Cultura (e scuola), casa e alimentazione sono i tre ambiti entro i quali il presente studio ha esaminato cosa è mutato e cosa è persistito nei comportamenti del ceto medio italiano. Ansia, angoscia e paura sono i sentimenti diffusi tra i molti intervistati nel corso della ricerca. La percezione della crisi è soggettiva. Chi ha figli l’avverte con maggiore preoccupazione. I dati Istat e Ocse sono impietosi e confermano che il divario sociale è cresciuto. Dal 2008 al 2013 in Italia la disoccupazione è aumentata del 60%. Eppure le nostre famiglie di ceto medio non risultano per nulla rinunciatarie, e reagiscono nella quotidianità sia con una “retorica ottimista” sia con “piccole astuzie pratiche”. Da un lato, si tratta di coltivare la “capacità di cogliere il meglio dal peggio”, di “rifuggire sentimenti di ansia e angoscia che porterebbero all’inedia, a valutazioni sbagliate” (p. 249). Viene da aggiungere che, molto spesso, la retorica che potremmo definire “negativista” o catastrofista propalata da anni tanto dalla tv quanto dalla carta stampata e da internet non aiuta in tal senso, ma evidentemente l’istinto di sopravvivenza favorisce infine in molte persone l’elaborazione autonoma di una contro-retorica.
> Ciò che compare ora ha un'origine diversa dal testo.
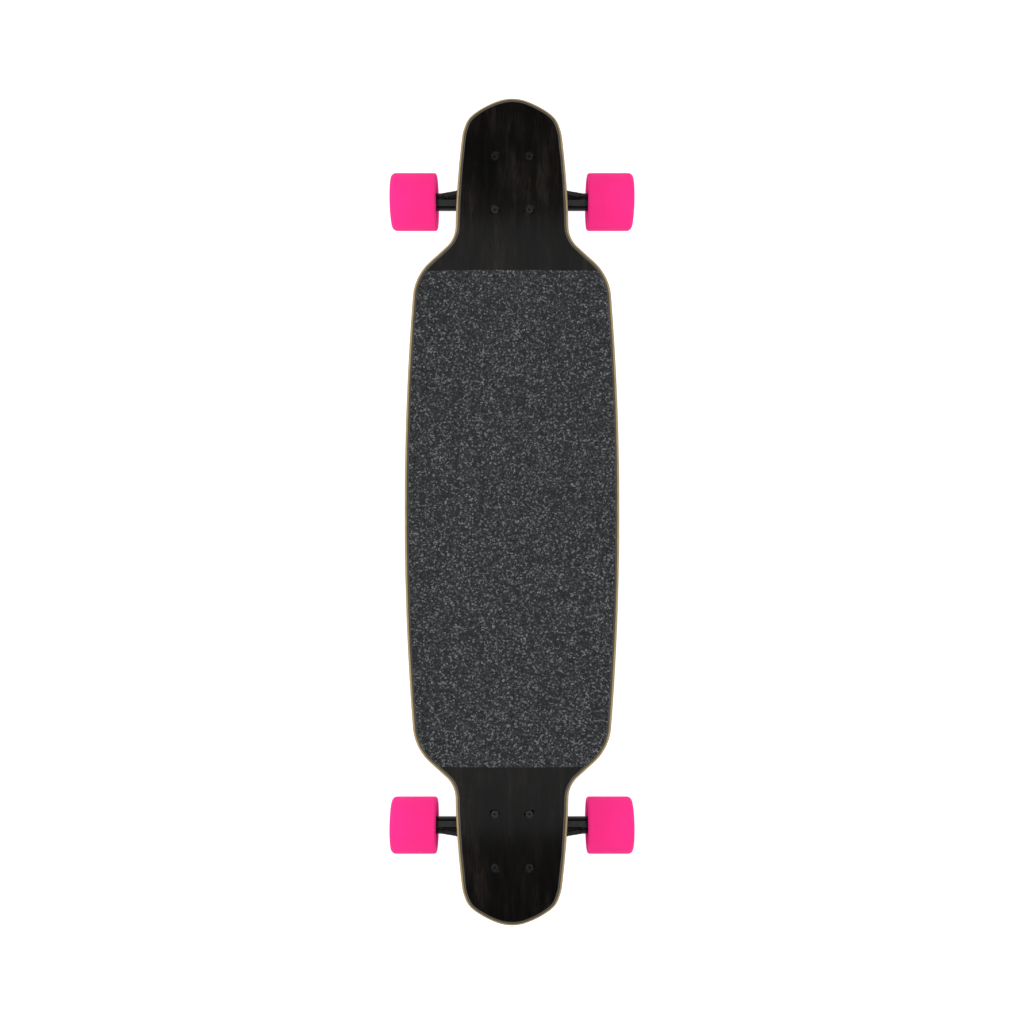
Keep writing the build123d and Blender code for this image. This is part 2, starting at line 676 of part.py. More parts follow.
motor_outer_races = group(
    sleeve(MOTOR_BEARING - WHEEL_X, MOTOR_BEARING_END - WHEEL_X, 7.8, MOTOR_BEARING_RADIUS),
    sleeve(END_BEARING - WHEEL_X, REAR_WASHER - WHEEL_X, SHIELD_GAP, BEARING_RADIUS),
)
for corner in ("rear_left", "rear_right"):
    place = WHEELS[corner]
    save(rear_tyre.moved(place), f"{corner}_tyre")
    save(rotor.part.moved(place), f"{corner}_rotor")
    save(magnets.part.moved(place), f"{corner}_magnets")
    save(motor_cover.part.moved(place), f"{corner}_motor_cover")
    save(motor_outer_races.moved(place), f"{corner}_outer_races")

with BuildPart() as motor_shaft:
    add(sleeve(HANGER_HALF, MOTOR_BEARING, AXLE_RADIUS, 7.2))
    add(sleeve(MOTOR_BEARING, MOTOR_BEARING_END, AXLE_RADIUS, SHAFT_RADIUS))
    add(sleeve(MOTOR_BEARING_END, END_BEARING - 1, AXLE_RADIUS, STATOR_BORE))
    add(sleeve(END_BEARING - 1, END_BEARING, AXLE_RADIUS, INNER_RACE - 0.2))
save(both_sides(motor_shaft.part).moved(REAR), "motor_shafts")

TOOTH_WIDTH = 3.6
TOOTH_LENGTH = 10.5
TOOTH_MIDDLE = 16.2
with BuildPart() as stator:
    with BuildSketch(Plane.YZ.offset(STATOR_START)):
        Circle(11.5)
        with PolarLocations(TOOTH_MIDDLE, TEETH):
            Rectangle(TOOTH_LENGTH, TOOTH_WIDTH)
        with PolarLocations(0, TEETH):
            add(arc_segment(STATOR_RADIUS, 2.0, 24))
        Circle(STATOR_BORE, mode=Mode.SUBTRACT)
    extrude(amount=STATOR_END - STATOR_START)
save(both_sides(stator.part).moved(REAR), "stators")

COIL_OVERHANG = 1.5
COIL_WIDTH = 6.0
with BuildPart() as coils:
    with BuildSketch(Plane.YZ.offset(STATOR_START - COIL_OVERHANG)):
        with PolarLocations(16.4, TEETH):
            RectangleRounded(7.2, COIL_WIDTH, 0.8)
    extrude(amount=STATOR_END - STATOR_START + 2 * COIL_OVERHANG)
    with BuildSketch(Plane.YZ.offset(STATOR_START)):
        with PolarLocations(TOOTH_MIDDLE, TEETH):
            Rectangle(TOOTH_LENGTH, TOOTH_WIDTH)
    extrude(amount=STATOR_END - STATOR_START, mode=Mode.SUBTRACT)
save(both_sides(coils.part).moved(REAR), "stator_coils")

save(axle(REAR_AXLE_END).moved(REAR), "rear_axle")
rear_races = both_sides(
    sleeve(MOTOR_BEARING, MOTOR_BEARING_END, SHAFT_RADIUS, 7.4),
    bearing_race(END_BEARING),
)
save(rear_races.moved(REAR), "rear_inner_races")
rear_washers = both_sides(sleeve(REAR_WASHER, REAR_NUT, AXLE_RADIUS, INNER_RACE - 0.3))
save(rear_washers.moved(REAR), "rear_speed_washers")
save(both_sides(lock_nut(REAR_NUT, NUT_HEIGHT, AXLE_RADIUS, 12.7)).moved(REAR), "rear_axle_nuts")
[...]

Inoltre, dall’altro lato, si sviluppano le piccole astuzie pratiche messe in campo nella scelta oculata rispetto ai prezzi, ai luoghi, alle modalità, alla frequenza, all’opportunità degli acquisti e dei consumi in genere.

Se la paura c’è e assale in misura crescente un numero sempre maggiore di italiani, i dati di questa ricerca, comunque circoscritta nel tempo e nello spazio, lasciano sperare che la paralisi e la chiusura non siano le risposte più diffuse e durature. Con ciò, la classe politica non indugi nel trovare linee alternative di sviluppo, pena una crisi che da economica si sta facendo sempre più politica, con una democrazia che rischia di restare stritolata fra oligarchia e demagogia.